■ **The task**
Word for word, restate the lines from the start of the data below through the line containing "SQUARE_CORNER_RADIUS = 0.3".

■ **Given data**
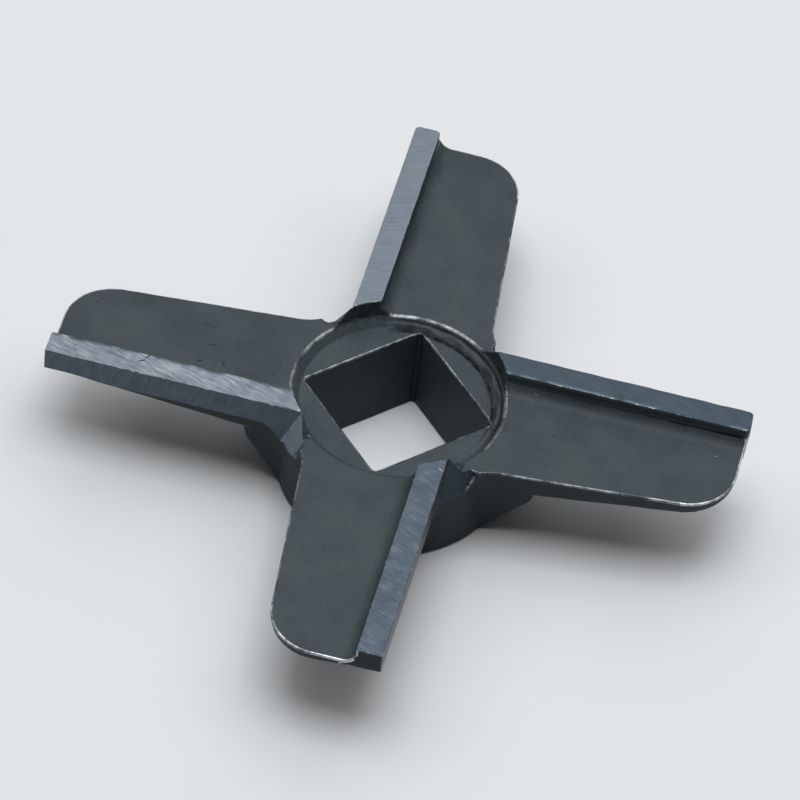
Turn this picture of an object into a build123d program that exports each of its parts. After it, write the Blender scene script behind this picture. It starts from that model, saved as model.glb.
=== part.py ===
from build123d import *
import os
from math import atan2, cos, degrees, radians, sin, sqrt, tan

# Four-armed knife of a household meat grinder, cast in one piece.
# The flat ground lands run against the hole plate; the square hole fits the worm's drive.
# Millimetres. Origin: centre of the hub's back face. +Z: towards the ground lands.
# X and Y lie along the flats of the square hole, so the arms point along the diagonals.
# Every arm is drawn pointing along +X with its cutting edge on the +Y side.

# ---- driving dimensions ----------------------------------------------------
CUTTING_DIAMETER = 47.6      # circle swept by the outer corners of the cutting edges
OVERALL_HEIGHT = 9.0         # hub's back face to the ground lands
ARM_COUNT = 4
SQUARE_DRIVE = 9.2           # across the flats of the square hole
SQUARE_CORNER_RADIUS = 0.3

EDGE_OFFSET = 4.7            # cutting edge to the parallel line through the axis
LAND_WIDTH = 1.75            # ground strip behind the cutting edge
LAND_HEIGHT = 1.4            # lands above the cast web
SHOULDER_RADIUS = 1.0        # hollow between the land's back and the web
ROOT_RAMP = 1.0              # cast slope left in front of the land, inside the grinding

TRAIL_OFFSET = 4.45          # trailing edge to the arm's centre line where the hub ends
TRAIL_TAPER = 5.6            # degrees by which the trailing edge closes towards the tip
TIP_CORNER_RADIUS = 3.5
ROOT_RADIUS = 3.7            # hollow between neighbouring arms, seen from above
SIDE_DRAFT = 12.0            # degrees by which the cast sides lean in below the web

ARM_THICKNESS_ROOT = 2.28    # web to underside where the hub ends
ARM_THICKNESS_TIP = 0.9
UNDERSIDE_TILT = 4.6         # degrees by which the underside rises towards the cutting edge
UNDERSIDE_CROWN = 0.44       # rise of the underside's arc at the cutting edge
UNDERSIDE_EDGE_RADIUS = 0.5  # round of the arm's lower edges

RAKE_GROUND_DEPTH = 1.95     # lands down to the end of the ground rake face
RAKE_WHEEL_WIDTH = 3.0       # how far in front of the rake face the grinding reaches
RAKE_WHEEL_NOSE = 1.35       # how far the wheel's pointed rim bites in past the end of the land
RAKE_WHEEL_TIP_RADIUS = 0.5
RAKE_WHEEL_LEAN = 21.0       # degrees by which the end of the grinding leans outwards

RECESS_DIAMETER = 14.4       # round recess around the drive hole, at the web
RECESS_DEPTH = 2.0           # lands down to the floor of the recess
RECESS_WALL_SLOPE = 0.55     # how far the foot of its wall comes in
RECESS_MOUTH_DRAFT = 3.0     # degrees of draft of its wall above the web

HUB_DIAMETER = 15.4          # at the back face
HUB_DRAFT = 5.0              # degrees by which the hub widens between the arms
HUB_EDGE_RADIUS = 0.3        # round of the hub's back edge
GUSSET_DIAMETER = 21.2       # rim where the hub ends below the arms
GUSSET_RIM_HEIGHT = 4.6      # back face to that rim
GUSSET_SHIFT = 1.0           # rim's centre, off the axis towards the trailing side

# ---- derived sizes ---------------------------------------------------------
WEB_TOP = OVERALL_HEIGHT - LAND_HEIGHT
RECESS_FLOOR = OVERALL_HEIGHT - RECESS_DEPTH
TIP_X = sqrt((CUTTING_DIAMETER / 2) ** 2 - EDGE_OFFSET ** 2)
HUB_RADIUS = HUB_DIAMETER / 2
RECESS_RADIUS = RECESS_DIAMETER / 2
MOUTH_RADIUS = RECESS_RADIUS + LAND_HEIGHT * tan(radians(RECESS_MOUTH_DRAFT))
ARM_ROOT_X = GUSSET_DIAMETER / 2
CAST_EDGE_OFFSET = EDGE_OFFSET + (RAKE_GROUND_DEPTH - LAND_HEIGHT) * tan(radians(SIDE_DRAFT))
ARM_TURN = 360 / ARM_COUNT
FIRST_ARM = ARM_TURN / 2
CLEAR = 1.0                  # how far helper bodies run past the metal
ACROSS_ARM = Plane(origin=(0, 0, 0), x_dir=(0, 1, 0), z_dir=(1, 0, 0))


def around(shape, first=0.0):
    """Copies of a shape made for one arm, one for each arm."""
    return [Rot(0, 0, first + ARM_TURN * i) * shape for i in range(ARM_COUNT)]


def trail_y(x):
    """Where the trailing edge lies at the distance x from the axis."""
    return (x - ARM_ROOT_X) * tan(radians(TRAIL_TAPER)) - TRAIL_OFFSET


def arm_outline():
    """Cast outline of one arm at the web, with its rounded trailing corner."""
    trailing_tip = (TIP_X, trail_y(TIP_X))
    face = make_face(Polyline(
        (0, trail_y(0)),
        trailing_tip,
        (TIP_X, CAST_EDGE_OFFSET),
        (0, CAST_EDGE_OFFSET),
        close=True,
    ))
    corner = face.vertices().sort_by_distance(trailing_tip)[0]
    return fillet(corner, TIP_CORNER_RADIUS)


def star():
    """All arms at once, with the hollows between them, leaning in below the web."""
    outline = Sketch() + around(arm_outline())
    hollows = outline.vertices().sort_by(lambda v: v.X ** 2 + v.Y ** 2)[:ARM_COUNT]
    outline = fillet(hollows, ROOT_RADIUS)
    return extrude(Pos(0, 0, WEB_TOP) * outline, WEB_TOP, dir=(0, 0, -1), taper=SIDE_DRAFT)


def arm_sector():
    """The wedge of space that belongs to one arm."""
    reach = CUTTING_DIAMETER
    half_turn = radians(ARM_TURN / 2)
    far_x = reach * cos(half_turn)
    far_y = reach * sin(half_turn)
    wedge = make_face(Polyline((0, 0), (far_x, -far_y), (far_x, far_y), close=True))
    return extrude(wedge, OVERALL_HEIGHT)


def hub_boss():
    """Drafted round boss, rounded at the back face."""
    top_radius = HUB_RADIUS + WEB_TOP * tan(radians(HUB_DRAFT))
    boss = Pos(0, 0, WEB_TOP / 2) * Cone(HUB_RADIUS, top_radius, WEB_TOP)
    back_edge = boss.edges().group_by(Axis.Z)[0]
    return fillet(back_edge, HUB_EDGE_RADIUS)


def gusset():
    """Wide conical back of the hub, which shows below the arms only."""
    back = Circle(HUB_RADIUS)
    rim = Pos(0, -GUSSET_SHIFT, GUSSET_RIM_HEIGHT) * Circle(ARM_ROOT_X)
    return loft([back, rim]) + extrude(rim, WEB_TOP - GUSSET_RIM_HEIGHT)


def above_underside():
    """Space above one arm's crowned underside, which climbs from the hub to the tip."""
    climb = degrees(atan2(ARM_THICKNESS_ROOT - ARM_THICKNESS_TIP, TIP_X - ARM_ROOT_X))
    half = ARM_ROOT_X
    tilt = half * tan(radians(UNDERSIDE_TILT))
    crown = UNDERSIDE_CROWN * (half / EDGE_OFFSET) ** 2
    low = (-half, crown - tilt)
    high = (half, crown + tilt)
    section = ThreePointArc(low, (0, 0), high)
    section += Polyline(high, (half, OVERALL_HEIGHT), (-half, OVERALL_HEIGHT), low)
    slab = extrude(ACROSS_ARM * make_face(section), TIP_X + CLEAR, dir=(1, 0, 0))
    slab = Pos(-ARM_ROOT_X, 0, 0) * slab
    return Pos(ARM_ROOT_X, 0, WEB_TOP - ARM_THICKNESS_ROOT) * Rot(0, -climb, 0) * slab


def land_bar():
    """Raised bar along the cutting edge, with its hollow shoulder and its cast front slope."""
    back = EDGE_OFFSET - LAND_WIDTH
    sunk = WEB_TOP - LAND_HEIGHT / 4
    diagonal = SHOULDER_RADIUS * (1 - cos(radians(45)))
    shoulder_top = (back, WEB_TOP + SHOULDER_RADIUS)
    shoulder_mid = (back - diagonal, WEB_TOP + diagonal)
    shoulder_foot = (back - SHOULDER_RADIUS, WEB_TOP)
    section = Line((back, OVERALL_HEIGHT), shoulder_top)
    section += ThreePointArc(shoulder_top, shoulder_mid, shoulder_foot)
    section += Polyline(
        shoulder_foot,
        (shoulder_foot[0], sunk),
        (EDGE_OFFSET + ROOT_RAMP, sunk),
        (EDGE_OFFSET + ROOT_RAMP, WEB_TOP),
        (EDGE_OFFSET, OVERALL_HEIGHT),
        (back, OVERALL_HEIGHT),
    )
    return extrude(ACROSS_ARM * make_face(section), TIP_X)


def rake_cut():
    """Path of the grinding wheel that makes the rake face and, with its pointed rim, its end."""
    root_x = sqrt(MOUTH_RADIUS ** 2 - EDGE_OFFSET ** 2)
    far_side = EDGE_OFFSET + RAKE_WHEEL_WIDTH
    nose = (root_x - RAKE_WHEEL_NOSE, EDGE_OFFSET + RAKE_WHEEL_WIDTH / 2)
    wheel = make_face(Polyline(
        (root_x, EDGE_OFFSET),
        nose,
        (root_x, far_side),
        (CUTTING_DIAMETER, far_side),
        (CUTTING_DIAMETER, EDGE_OFFSET),
        close=True,
    ))
    wheel = fillet(wheel.vertices().sort_by_distance(nose)[0], RAKE_WHEEL_TIP_RADIUS)
    lean = radians(RAKE_WHEEL_LEAN)
    wheel = Pos(0, 0, OVERALL_HEIGHT) * wheel
    return extrude(wheel, 2 * OVERALL_HEIGHT, dir=(sin(lean), 0, -cos(lean)), both=True)


def recess():
    """Round recess with a sloping wall, open towards the lands."""
    mouth = MOUTH_RADIUS + CLEAR * tan(radians(RECESS_MOUTH_DRAFT))
    face = make_face(Polyline(
        (0, RECESS_FLOOR),
        (RECESS_RADIUS - RECESS_WALL_SLOPE, RECESS_FLOOR),
        (RECESS_RADIUS, WEB_TOP),
        (mouth, OVERALL_HEIGHT + CLEAR),
        (0, OVERALL_HEIGHT + CLEAR),
        close=True,
    ))
    return revolve(Plane.XZ * face, Axis.Z)


def drive_hole():
    """Square through hole with rounded corners."""
    square = RectangleRounded(SQUARE_DRIVE, SQUARE_DRIVE, SQUARE_CORNER_RADIUS)
    return extrude(Pos(0, 0, -CLEAR) * square, OVERALL_HEIGHT + 2 * CLEAR)


def knife():
    """The whole casting, ground and finished."""
    sector = star() & arm_sector()
    blade = sector & above_underside()
    lower_edges = blade.edges().filter_by(GeomType.BSPLINE).filter_by(
        lambda e: e.center().X > ARM_ROOT_X and e.center().Y < 0
    )
    blade = fillet(lower_edges, UNDERSIDE_EDGE_RADIUS)
    arm = blade + (sector & gusset())
    body = hub_boss() + around(arm, FIRST_ARM)
    body += around(land_bar(), FIRST_ARM)
    body -= around(rake_cut(), FIRST_ARM)
    body -= recess()
    body -= drive_hole()
    return body


part = knife()
os.makedirs("parts", exist_ok=True)
export_step(part, "parts/grinder_knife.step")
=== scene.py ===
"""Looks of a cast meat grinder knife with ground cutting lands, for Blender 4.5."""
import logging
import math
from collections.abc import Callable
from dataclasses import dataclass, field
from enum import IntEnum

import bmesh
import bpy
from mathutils import Matrix, Vector, noise


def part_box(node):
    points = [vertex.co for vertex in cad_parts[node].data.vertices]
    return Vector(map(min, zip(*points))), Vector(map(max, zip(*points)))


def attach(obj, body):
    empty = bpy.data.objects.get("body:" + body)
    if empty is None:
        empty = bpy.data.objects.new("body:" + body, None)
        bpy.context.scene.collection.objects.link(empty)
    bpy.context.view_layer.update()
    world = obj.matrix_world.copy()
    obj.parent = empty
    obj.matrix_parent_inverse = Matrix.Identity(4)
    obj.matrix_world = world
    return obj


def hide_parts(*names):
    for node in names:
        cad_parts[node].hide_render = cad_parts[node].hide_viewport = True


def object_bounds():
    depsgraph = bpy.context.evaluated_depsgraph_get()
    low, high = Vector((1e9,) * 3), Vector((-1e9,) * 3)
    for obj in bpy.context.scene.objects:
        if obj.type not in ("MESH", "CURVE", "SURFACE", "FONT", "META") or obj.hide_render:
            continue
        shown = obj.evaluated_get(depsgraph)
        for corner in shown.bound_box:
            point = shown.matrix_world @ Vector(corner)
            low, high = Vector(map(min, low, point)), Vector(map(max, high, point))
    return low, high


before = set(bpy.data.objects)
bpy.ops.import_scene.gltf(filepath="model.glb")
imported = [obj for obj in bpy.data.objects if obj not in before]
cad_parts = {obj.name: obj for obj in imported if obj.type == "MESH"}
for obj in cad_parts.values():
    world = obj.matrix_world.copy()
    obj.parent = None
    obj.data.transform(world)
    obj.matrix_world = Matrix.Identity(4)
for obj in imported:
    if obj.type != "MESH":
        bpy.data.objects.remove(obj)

CAD_BOX = [list(corner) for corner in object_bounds()]
MM = 0.001
NODE = "grinder_knife"
BODY = "root"
FIRST_ARM = 45.0   # degrees from +X to the first arm
ARM_TURN = 90.0    # degrees from one arm to the next
ARM_COUNT = 4
LAND_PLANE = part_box(NODE)[1].z
LAND_HEIGHT = 1.4 * MM
WEB_TOP = LAND_PLANE - LAND_HEIGHT
TOUCH = 0.01 * MM  # two heights closer than this are the same
RECESS_DEPTH = 2.0 * MM
RECESS_FLOOR = LAND_PLANE - RECESS_DEPTH
EDGE_OFFSET = 4.7 * MM     # cutting edge to the parallel line through the axis
TIP_X = 23.331 * MM        # from the axis to an arm's tip, along the arm
WHEEL_LEAN = 21.0          # degrees by which the ground stop beside each land leans outwards
WHEEL_PATH = Vector((math.sin(math.radians(WHEEL_LEAN)), 0, -math.cos(math.radians(WHEEL_LEAN))))
LAND_LEAD = 0.06           # share of ARM_TURN by which a land lies ahead of its arm's middle
NOISE_MIDDLE = 0.5         # middle value of a noise texture
NOISE_LOW = 0.3            # most of a noise texture's values lie between these two
NOISE_HIGH = 0.7


class Zone(IntEnum):
    """Material slots of the casting, one for each way its surface was made."""

    CAST_SKIN = 0
    WORN_EDGE = 1
    BARE_EDGE = 2
    BURR = 3
    FIRST_STOP = 4
    FIRST_RAKE = 8
    FIRST_LAND = 12


def linear(code: str) -> tuple[float, float, float, float]:
    """Turns an sRGB hex colour to linear.

    Args:
        code: six hex digits with a leading #.

    Returns:
        Red, green, blue and an alpha of 1, as shaders take them.
    """
    channels = [int(code[i:i + 2], 16) / 255 for i in (1, 3, 5)]
    channels = [c / 12.92 if c <= 0.04045 else ((c + 0.055) / 1.055) ** 2.4 for c in channels]
    return (*channels, 1.0)


def add_node(tree: bpy.types.NodeTree, kind: str, inputs: dict | None = None,
             **settings) -> bpy.types.Node:
    """Adds a shader node, sets it up and links it.

    Args:
        tree: the material's or world's node tree.
        kind: the node's type name without the ShaderNode prefix.
        inputs: a value or another node's output socket for each input, by name or number.
        settings: properties of the node itself.

    Returns:
        The new node.
    """
    node = tree.nodes.new("ShaderNode" + kind)
    for name, value in settings.items():
        setattr(node, name, value)
    for key, value in (inputs or {}).items():
        if isinstance(value, bpy.types.NodeSocket):
            tree.links.new(value, node.inputs[key])
        else:
            node.inputs[key].default_value = value
    return node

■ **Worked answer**
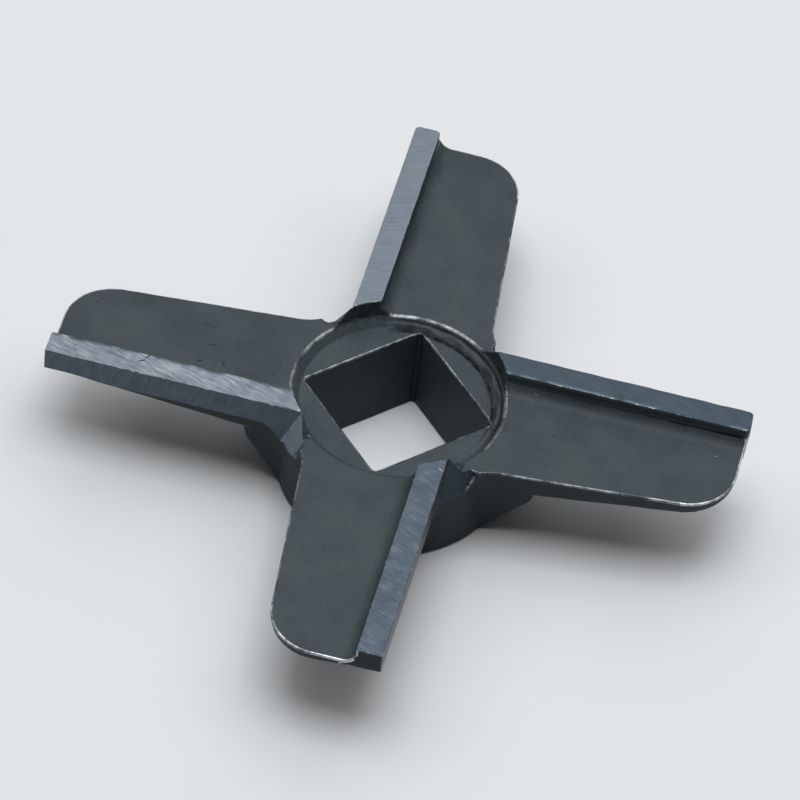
Turn this picture of an object into a build123d program that exports each of its parts. After it, write the Blender scene script behind this picture. It starts from that model, saved as model.glb.
=== part.py ===
from build123d import *
import os
from math import atan2, cos, degrees, radians, sin, sqrt, tan

# Four-armed knife of a household meat grinder, cast in one piece.
# The flat ground lands run against the hole plate; the square hole fits the worm's drive.
# Millimetres. Origin: centre of the hub's back face. +Z: towards the ground lands.
# X and Y lie along the flats of the square hole, so the arms point along the diagonals.
# Every arm is drawn pointing along +X with its cutting edge on the +Y side.

# ---- driving dimensions ----------------------------------------------------
CUTTING_DIAMETER = 47.6      # circle swept by the outer corners of the cutting edges
OVERALL_HEIGHT = 9.0         # hub's back face to the ground lands
ARM_COUNT = 4
SQUARE_DRIVE = 9.2           # across the flats of the square hole
SQUARE_CORNER_RADIUS = 0.3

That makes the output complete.